Hoylake
- Full name: Hoylake Rugby Club
- Union: Cheshire RFU
- Nickname: The Gulls
- Founded: 1922; 104 years ago
- Location: Hoylake, Merseyside, England
- Ground: Carham Road
- Chairman: Darren Agnew
- Coach: Oliver Cook
- League: Counties 3 ADM Lancashire & Cheshire

Official website
- www.hoylakerfc.com

= Hoylake RFC =

Rugby union team in Merseyside, England

Hoylake Rugby Club is an English rugby union club which play in the Counties 3 ADM Lancashire & Cheshire league, the ninth tier of English rugby. Their home ground is Carham Road in Hoylake on the Wirral Peninsula.

As well as adult rugby, the club also has mini and junior teams, plus women's and girls' teams, too.

James Bond actor Daniel Craig grew up in Hoylake and played rugby at Hoylake rugby club.

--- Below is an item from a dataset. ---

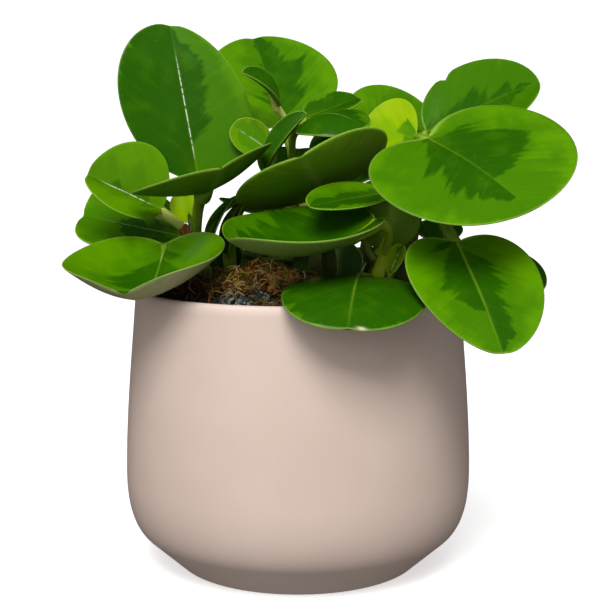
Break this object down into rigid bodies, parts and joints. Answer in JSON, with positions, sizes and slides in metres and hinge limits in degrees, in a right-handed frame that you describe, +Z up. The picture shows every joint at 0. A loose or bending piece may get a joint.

In July 2021, players from Hoylake Rugby Club set a Guinness World Record for the longest game of rugby. Held in memory of Dan Miller, a former player who died aged 43, the record attempt was held to raise money for the charity WaterAid. Twenty-eight players set a world record by playing for 33 hours 33 mins and 33 seconds, raising over £17,000 in the process.